§ Exercise: Reproduce this listing in full.
-- BEGIN --
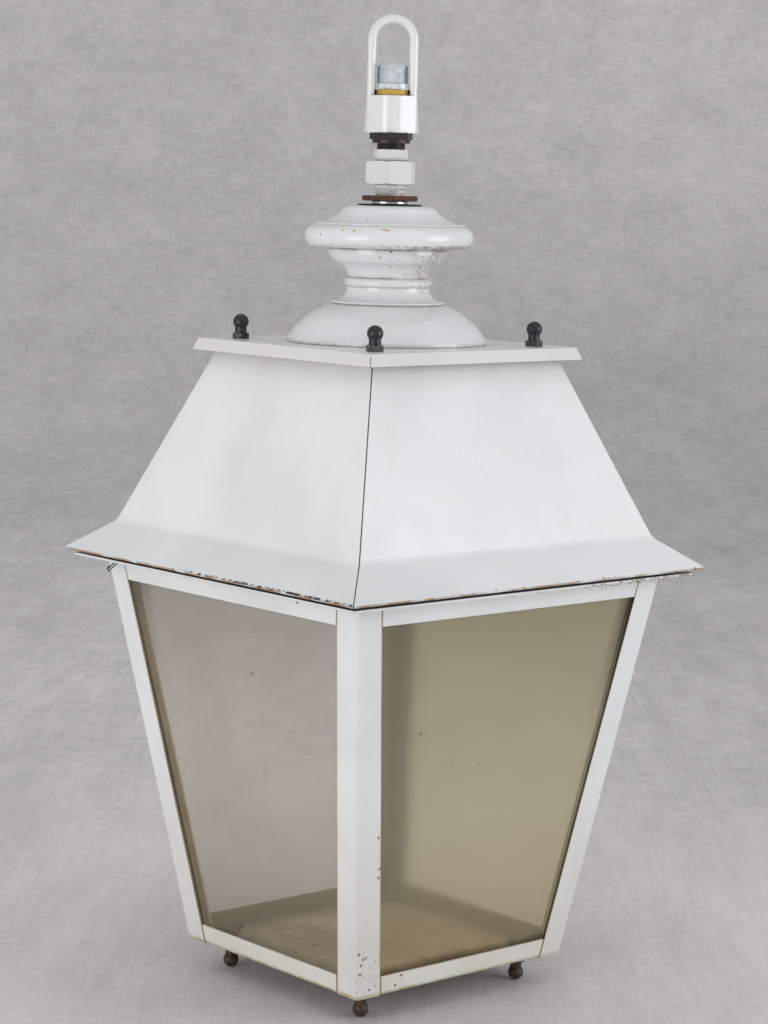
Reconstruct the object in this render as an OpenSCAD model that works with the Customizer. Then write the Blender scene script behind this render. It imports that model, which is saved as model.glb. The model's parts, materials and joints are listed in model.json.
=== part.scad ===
// Four-sided street lantern: a tapered glazed cage of folded sheet on ball feet, a bell-shaped
// hinged roof with a cover plate, a turned cap, and a pipe stack with a hanging stirrup.
// Millimetres. Z is up, the feet stand on z = 0, and the sides of the lantern face X and Y.

/* [Cage] */
// Outer side of the square cage along its lower edge
base_w = 248; // [220:1:280]
// Distance of the cage at the top of its posts in from the edge of the eave
shoulder_inset = 28.5; // [25:0.5:40]
// Height of the cage, from its lower edge to the top of its posts
cage_h = 361; // [280:1:460]
// Width of each leg of a corner post
post_leg = 26.5; // [18:0.5:36]
// Outside radius of the fold of a corner post
post_fold_r = 3.5; // [2:0.5:6]
// Height of the upper rails
top_rail_h = 19; // [12:1:30]
// Height of the lower rails
bottom_rail_h = 18; // [12:1:30]
// Depth of the ledge folded in along each rail
rail_ledge = 15; // [10:1:20]
// Thickness of the cage sheet
cage_t = 1.5; // [1:0.1:2]
// Open seam between a rail and its posts
rail_seam = 0.6; // [0.3:0.1:1.5]
// Width of the flange on top of the cage, measured in from its outer edge
flange_band = 40; // [30:1:50]
// Thickness of the flange
flange_t = 2.5; // [1.5:0.1:4]

/* [Glazing] */
// Thickness of the side panes
pane_t = 3; // [2:0.5:4]
// Distance from the corner line of the cage to the edge of a side pane
pane_inset = 9; // [8:0.5:14]
// Thickness of the bottom pane
bottom_pane_t = 3; // [2:0.5:5]
// Width of each leg of the corner strips that hold the panes
glazing_leg = 21; // [12:1:24]
// Thickness of the corner strips that hold the panes
glazing_t = 1.2; // [0.8:0.1:2]

/* [Feet and ball nuts] */
// Distance of the foot studs in from the lower edges of the cage
foot_inset = 29; // [24:0.5:34]
// Height of the feet below the cage
foot_h = 27; // [25:0.5:40]
// Diameter of the ball of a ball nut
ball_d = 14.4; // [12:0.2:18]
// Diameter of the neck of a ball nut
ball_neck_d = 10.8; // [9:0.2:11.6]
// Width over the corners of the hexagon of a ball nut
ball_hex_d = 16.4; // [14:0.2:20]
// Height of the hexagon of a ball nut
ball_hex_h = 5; // [4:0.2:7]
// Height of a whole ball nut
ball_nut_h = 22.5; // [20:0.5:24]
// Diameter of the threaded studs
stud_d = 6; // [5:0.5:7]
// Length of a stud inside its ball nut
stud_bite = 11.5; // [8:0.5:13]
// Width over the corners of the plain nuts on the foot studs
nut_d = 11.5; // [10.5:0.5:14]
// Length of each leg of the corner plates that carry the feet
corner_plate_leg = 80; // [72:1:90]
// Thickness of the corner plates
corner_plate_t = 2; // [1.5:0.5:4]

/* [Roof] */
// Outer side of the roof at its eave
eave_w = 420; // [410:1:440]
// Distance of the edge of the flange in from the edge of the eave
eave_overhang = 7.5; // [6:0.5:12]
// Width of the flat skirt outside the crease of the roof
skirt_w = 34.75; // [28:0.25:42]
// Outer side of the roof where it meets the cover plate
crown_w = 225.6; // [215:0.2:240]
// Open gap between the flange and the eave
eave_gap = 3; // [2.6:0.1:4]
// Height of the crease above the underside of the eave
crease_rise = 28.5; // [22:0.5:40]
// Height of the crown above the underside of the eave
crown_rise = 184.6; // [150:0.2:240]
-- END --
§ Solution for this exercise:
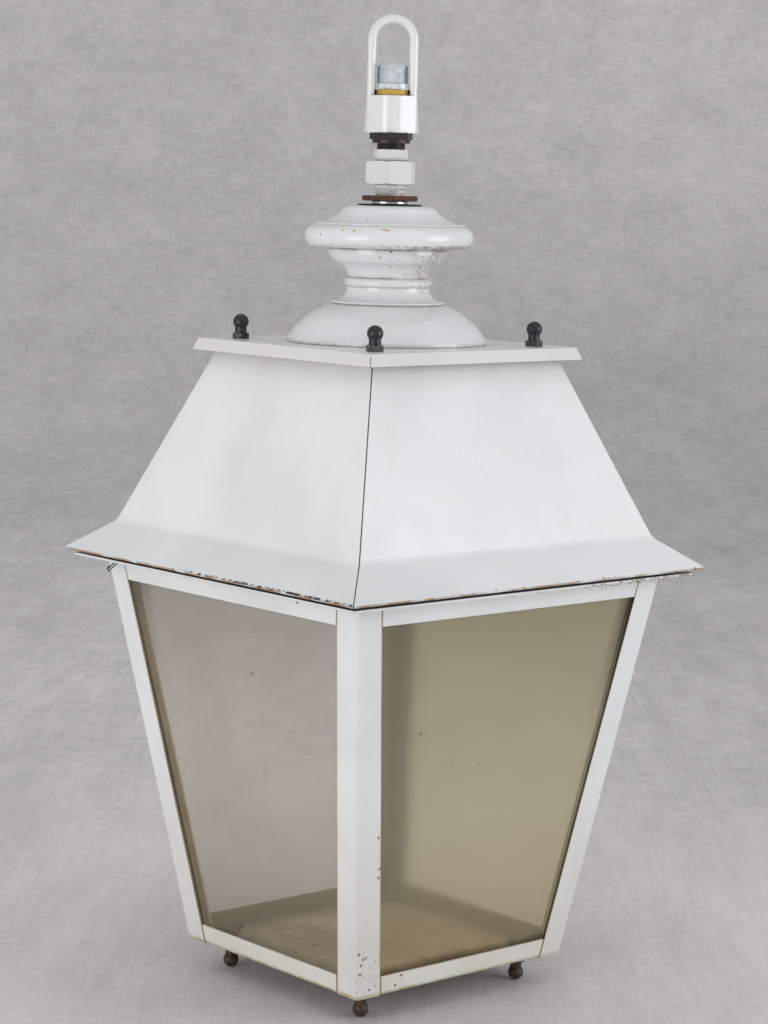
Reconstruct the object in this render as an OpenSCAD model that works with the Customizer. Then write the Blender scene script behind this render. It imports that model, which is saved as model.glb. The model's parts, materials and joints are listed in model.json.
=== part.scad ===
// Four-sided street lantern: a tapered glazed cage of folded sheet on ball feet, a bell-shaped
// hinged roof with a cover plate, a turned cap, and a pipe stack with a hanging stirrup.
// Millimetres. Z is up, the feet stand on z = 0, and the sides of the lantern face X and Y.

/* [Cage] */
// Outer side of the square cage along its lower edge
base_w = 248; // [220:1:280]
// Distance of the cage at the top of its posts in from the edge of the eave
shoulder_inset = 28.5; // [25:0.5:40]
// Height of the cage, from its lower edge to the top of its posts
cage_h = 361; // [280:1:460]
// Width of each leg of a corner post
post_leg = 26.5; // [18:0.5:36]
// Outside radius of the fold of a corner post
post_fold_r = 3.5; // [2:0.5:6]
// Height of the upper rails
top_rail_h = 19; // [12:1:30]
// Height of the lower rails
bottom_rail_h = 18; // [12:1:30]
// Depth of the ledge folded in along each rail
rail_ledge = 15; // [10:1:20]
// Thickness of the cage sheet
cage_t = 1.5; // [1:0.1:2]
// Open seam between a rail and its posts
rail_seam = 0.6; // [0.3:0.1:1.5]
// Width of the flange on top of the cage, measured in from its outer edge
flange_band = 40; // [30:1:50]
// Thickness of the flange
flange_t = 2.5; // [1.5:0.1:4]

/* [Glazing] */
// Thickness of the side panes
pane_t = 3; // [2:0.5:4]
// Distance from the corner line of the cage to the edge of a side pane
pane_inset = 9; // [8:0.5:14]
// Thickness of the bottom pane
bottom_pane_t = 3; // [2:0.5:5]
// Width of each leg of the corner strips that hold the panes
glazing_leg = 21; // [12:1:24]
// Thickness of the corner strips that hold the panes
glazing_t = 1.2; // [0.8:0.1:2]

/* [Feet and ball nuts] */
// Distance of the foot studs in from the lower edges of the cage
foot_inset = 29; // [24:0.5:34]
// Height of the feet below the cage
foot_h = 27; // [25:0.5:40]
// Diameter of the ball of a ball nut
ball_d = 14.4; // [12:0.2:18]
// Diameter of the neck of a ball nut
ball_neck_d = 10.8; // [9:0.2:11.6]
// Width over the corners of the hexagon of a ball nut
ball_hex_d = 16.4; // [14:0.2:20]
// Height of the hexagon of a ball nut
ball_hex_h = 5; // [4:0.2:7]
// Height of a whole ball nut
ball_nut_h = 22.5; // [20:0.5:24]
// Diameter of the threaded studs
stud_d = 6; // [5:0.5:7]
// Length of a stud inside its ball nut
stud_bite = 11.5; // [8:0.5:13]
// Width over the corners of the plain nuts on the foot studs
nut_d = 11.5; // [10.5:0.5:14]
// Length of each leg of the corner plates that carry the feet
corner_plate_leg = 80; // [72:1:90]
// Thickness of the corner plates
corner_plate_t = 2; // [1.5:0.5:4]

/* [Roof] */
// Outer side of the roof at its eave
eave_w = 420; // [410:1:440]
// Distance of the edge of the flange in from the edge of the eave
eave_overhang = 7.5; // [6:0.5:12]
// Width of the flat skirt outside the crease of the roof
skirt_w = 34.75; // [28:0.25:42]
// Outer side of the roof where it meets the cover plate
crown_w = 225.6; // [215:0.2:240]
// Open gap between the flange and the eave
eave_gap = 3; // [2.6:0.1:4]
// Height of the crease above the underside of the eave
crease_rise = 28.5; // [22:0.5:40]
// Height of the crown above the underside of the eave
crown_rise = 184.6; // [150:0.2:240]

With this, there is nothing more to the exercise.